The surcharge reduction curve is not linear. Most carriers apply the heaviest surcharge in years 1–3 after a major violation, then taper it in years 4–5. A DUI that raises your rate 150% in year 1 might only add 80% by year 4 and 40% by year 6. This makes shopping critical as the violation ages: you may qualify for better tiers or standard programs once you pass the 3- or 5-year mark, depending on state and carrier.
When Surcharges Actually Drop: The Policy Renewal Timeline
Surcharges don't disappear the day your violation hits its 3- or 5-year anniversary — they drop at your next policy renewal after that date. If your violation occurred on March 15, 2020, and your state uses a 3-year lookback, the surcharge expires March 15, 2023. But if your policy renews on July 1, you'll continue paying the surcharge until July 1, 2023. This lag can cost you an extra 1–4 months of inflated premiums.
Some carriers use the violation date; others use the conviction date. If you received a ticket on January 10 but weren't convicted until April 20, a carrier using conviction dates starts the surcharge clock in April, extending your total surcharge period by 3+ months. Always confirm which date your insurer uses when calculating your surcharge expiration.
You can force an earlier re-rate by shopping and switching carriers just before your surcharge expires. If your current carrier won't drop the surcharge until your July renewal but the violation expires in March, a new carrier quoting you in April will rate you clean. This strategy works best in competitive markets with multiple non-standard carriers — states like California, Texas, and Florida offer the most shopping leverage.

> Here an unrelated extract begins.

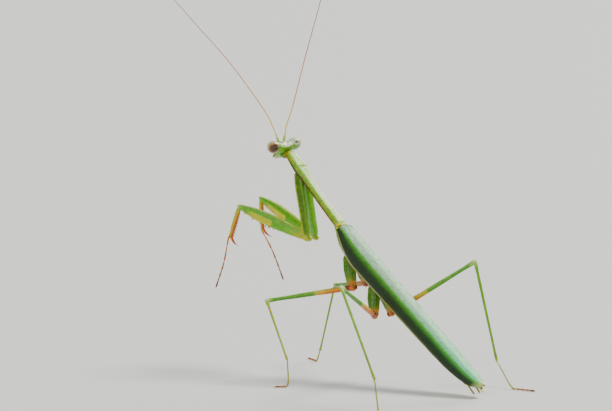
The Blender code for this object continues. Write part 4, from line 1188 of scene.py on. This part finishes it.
# Lengthwise veins: where each starts and ends along the wing, and across it, from seam to leading edge.
LONG_VEINS = (
    (2.0, 47.5, 0.08, 0.20), (1.8, 48.6, 0.17, 0.32), (1.6, 49.0, 0.26, 0.42), (1.4, 49.2, 0.36, 0.50),
    (1.3, 49.3, 0.47, 0.57), (1.3, 49.2, 0.56, 0.66), (1.3, 48.6, 0.66, 0.76), (1.4, 47.6, 0.77, 0.86),
    (1.6, 46.0, 0.88, 0.93))
LONG_VEIN_RADIUS, LONG_VEIN_STEPS = 0.042, 60
CROSS_VEIN_RADIUS, CROSS_VEINS_START, CROSS_VEINS_END = 0.024, 3.0, 45.5


def wing_along(back):
    """The place along a wing, from 0 to 1, at a distance back."""
    return (back - WING_BASE) / (WING_LENGTH - WING_BASE)


def vein_cross(vein, back):
    """Where a lengthwise vein runs across the wing at a distance back."""
    start, end, first, last = vein
    t = (back - start) / (end - start)
    return first + (last - first) * t ** 1.6 + 0.006 * math.sin(back * 0.8 + first * 20)


for name, side in (("L", 1), ("R", -1)):
    wing = bmesh.new()
    wing_lie = wing.verts.layers.float_vector.new("lie")
    bmesh.ops.create_grid(wing, x_segments=WING_LONG_STEPS, y_segments=WING_CROSS_STEPS, size=1.0)
    for vert in wing.verts:
        along, cross = (vert.co.x + 1) / 2, (vert.co.y + 1) / 2
        back = WING_BASE + (WING_LENGTH - WING_BASE) * (along * 0.35 + 0.65 * math.sin(along * math.pi / 2))
        vert[wing_lie] = (cross, 0.0, wing_along(back))
        vert.co = wing_point(side, back, cross)
    wing.normal_update()
    top = min(wing.faces, key=lambda face: (face.calc_center_median() - on_body(20.0, 0.0, side)).length)
    if top.normal.dot(BACKWARD_DORSAL) < 0:
        bmesh.ops.reverse_faces(wing, faces=wing.faces)
        wing.normal_update()
    bmesh.ops.solidify(wing, geom=wing.faces[:], thickness=WING_SHEET)
    settle("wing_cover_" + name, wing, wing_surface, "wing", "forewing_" + name)

    veins = new_skin()
    vein_lie = veins.verts.layers.float_vector["lie"]

    def vein_tube(spots, radius):
        """One raised vein through places back and across, half sunk in the sheet."""
        first = len(veins.verts)
        path = [wing_point(side, back, cross, 0.012) for back, cross in spots]
        stations = []
        for i, point in enumerate(path):
            tangent = (path[min(i + 1, len(path) - 1)] - path[max(i - 1, 0)]).normalized()
            out = (point - on_body(spots[i][0], 2.2)).normalized()
            across = tangent.cross(out).normalized()
            taper = radius * (1 - 0.45 * i / len(path))
            stations.append((point, across, across.cross(tangent), taper, taper, 0.0))
        tube(veins, stations, 6)
        veins.verts.ensure_lookup_table()
        for vert in veins.verts[first:]:
            nearest = min(range(len(path)), key=lambda i: (path[i] - vert.co).length)
            back, cross = spots[nearest]
            vert[vein_lie] = (cross, 0.0, wing_along(back))

    for vein in LONG_VEINS:
        start, end = vein[:2]
        backs = [start + (end - start) * i / LONG_VEIN_STEPS for i in range(LONG_VEIN_STEPS + 1)]
        vein_tube([(back, vein_cross(vein, back)) for back in backs], LONG_VEIN_RADIUS)
    for row, (low, high) in enumerate(zip(LONG_VEINS, LONG_VEINS[1:])):
        back = CROSS_VEINS_START + 0.3 * row
        while back < CROSS_VEINS_END:
            lean = 0.35 * math.sin(back * 3.1 + row)
            inner, outer = vein_cross(low, back), vein_cross(high, back)
            spots = [(back, inner), (back + lean, (inner + outer) / 2), (back + lean * 0.4, outer)]
            vein_tube(spots, CROSS_VEIN_RADIUS)
            back += 0.9 + 0.25 * math.sin(back * 5.3 + row * 2.0)
    settle("wing_veins_" + name, veins, vein_surface, "wing")

# --- Camera and studio --------------------------------------------------------------------------
# A long lens that looks slightly down on the animal, a pale seamless floor and three broad soft lights:
# the main one high at its right and rear, a weak one on the camera's side, and a low one at its right
# that draws light edges.
CAMERA_TURN, CAMERA_RISE = 132.5, 6.0
CAMERA_DISTANCE = 0.45
camera_aim = Vector((-2.07, -7.53, 37.13)) * MM


def stand(turn, rise):
    """The direction from the animal to what stands at these degrees round it, from its front by its left
    side, and above the floor."""
    turn, rise = math.radians(turn), math.radians(rise)
    return Vector((math.sin(turn) * math.cos(rise), -math.cos(turn) * math.cos(rise), math.sin(rise)))


camera_back = stand(CAMERA_TURN, CAMERA_RISE)
camera_lens = bpy.data.cameras.new("camera")
camera_lens.lens = 120
camera_lens.sensor_width = 36
camera_lens.clip_start = 0.01
camera_lens.clip_end = 200
camera = bpy.data.objects.new("camera", camera_lens)
camera.location = camera_aim + camera_back * CAMERA_DISTANCE
camera.rotation_euler = camera_back.to_track_quat("Z", "Y").to_euler()
bpy.context.scene.collection.objects.link(camera)
bpy.context.scene.camera = camera

FLOOR_RADIUS = 60.0
floor_mesh = bpy.data.meshes.new("floor")
floor_bm = bmesh.new()
bmesh.ops.create_circle(floor_bm, cap_ends=True, radius=FLOOR_RADIUS, segments=96)
floor_bm.to_mesh(floor_mesh)
floor_bm.free()
floor = bpy.data.objects.new("floor", floor_mesh)
bpy.context.scene.collection.objects.link(floor)
floor_paper = Finish("pale floor")
floor_mesh.materials.append(floor_paper.done(None, Base_Color=(0.62, 0.63, 0.62, 1.0), Roughness=0.8))

world = bpy.data.worlds.new("studio")
world.use_nodes = True
background = world.node_tree.nodes["Background"]
background.inputs["Color"].default_value = (1.0, 0.99, 0.97, 1.0)
background.inputs["Strength"].default_value = 0.36
bpy.context.scene.world = world


def soft_sun(name, turn, rise, strength, spread, colour):
    """A far, broad light. turn and rise say where it stands, and spread how wide it looks, in degrees."""
    light = bpy.data.lights.new(name, "SUN")
    light.energy = strength
    light.angle = math.radians(spread)
    light.color = colour
    lamp = bpy.data.objects.new(name, light)
    lamp.rotation_euler = stand(turn, rise).to_track_quat("Z", "Y").to_euler()
    bpy.context.scene.collection.objects.link(lamp)


soft_sun("key", 240, 56, 4.4, 20, (1.0, 0.98, 0.94))
soft_sun("fill", 112, 32, 1.0, 45, (1.0, 0.99, 0.97))
soft_sun("rim", 282, 24, 1.8, 24, (1.0, 0.98, 0.94))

Some carriers offer early surcharge forgiveness programs for drivers who complete defensive driving courses or maintain violation-free records for 12–24 months. Progressive and State Farm both offer accident forgiveness programs that prevent the first at-fault accident from raising your rate, though these typically require enrollment before the violation occurs. A few non-standard carriers — Bristol West, Dairyland, The General — offer surcharge step-down programs that reduce your rate by 10–20% annually if you avoid new violations, even before the full surcharge period expires.
How to Accelerate Rate Recovery After a Violation
The fastest way to lower your premium after a violation is to shop every 6–12 months. Carrier appetite for violation-affected drivers varies dramatically: one insurer may decline you entirely while another offers you a standard rate, purely based on underwriting philosophy and current book composition. GEICO, Progressive, and Nationwide are typically more willing to write drivers with 1–2 minor violations, while State Farm and Allstate often move those drivers to non-standard subsidiaries.
Defensive driving courses can reduce your surcharge or points in 38 states, though the impact varies. Texas allows a 10% rate reduction for completing a state-approved defensive driving course, and you can take one every 12 months. California does not mandate rate reductions for defensive driving, but some carriers (notably Mercury and AAA) offer 5–10% discounts. Florida requires a minimum 10% discount for drivers who complete a Basic Driver Improvement course, with some carriers offering up to 18% off.
Raising your deductibles and dropping optional coverages can offset surcharge increases without changing carriers. Increasing your collision deductible from $500 to $1,000 typically saves 10–15% on that portion of your premium. Dropping comprehensive coverage on vehicles worth under $3,000 eliminates that premium entirely, though you lose theft and weather protection. These tactics don't erase the surcharge, but they reduce your total premium while you wait for the violation to age off.
Monitor your state's point system and request a driving record review every 12 months. Errors on your motor vehicle record — misattributed violations, incorrect conviction dates, violations that should have expired — can keep your surcharge active longer than necessary. In New York, approximately 8% of driving records contain errors that affect insurance eligibility. Disputing and correcting these through your state DMV can immediately lower your rates if your carrier re-rates you based on the corrected record.
State-by-State Surcharge Duration Summary
California: 3-year lookback for minor violations, 10 years for DUI. Points drop after 3 years; surcharges persist for 3–5 years depending on carrier. No statutory cap on surcharge amounts.
Texas: 3-year lookback for most violations. Points expire after 3 years; surcharges typically last 3 years. DUIs surchargeable for 5 years. Defensive driving eligible every 12 months for point reduction.
Florida: 3-year lookback for standard violations, 5 years for DUI. Points fall off after 3–5 years depending on violation type. Carriers can surcharge for up to 5 years on major violations.
New York: 18-month point expiration, but violations remain on record for 3 years. Carriers surcharge for up to 3 years from conviction date. DUIs surchargeable for 5 years.
Ohio: 2-year point expiration, but violations visible for 3 years. Carriers typically apply 3-year surcharges for minor violations, 5 years for major violations and DUI.
Michigan: 2-year point expiration; violations remain on record for 7 years. Carriers use 5-year lookback for rating. DUI surcharges persist for 5–7 years depending on insurer.
Pennsylvania: 3-year lookback for most violations; points expire after 12 months of violation-free driving. Surcharges last 3 years minimum, 5 years for at-fault accidents over $1,500.
North Carolina: Safe Driver Incentive Plan applies 3-year surcharges based on conviction date. Points expire after 3 years. Maximum surcharge capped at 340% of base rate.
Georgia: 2-year point expiration for most violations; surcharges apply for 3–5 years depending on carrier. No statutory limit on surcharge duration or amount.
Illinois: Violations remain on record for 4–5 years depending on type. Carriers typically use 3-year lookback for minor violations, 5 years for major violations and DUI.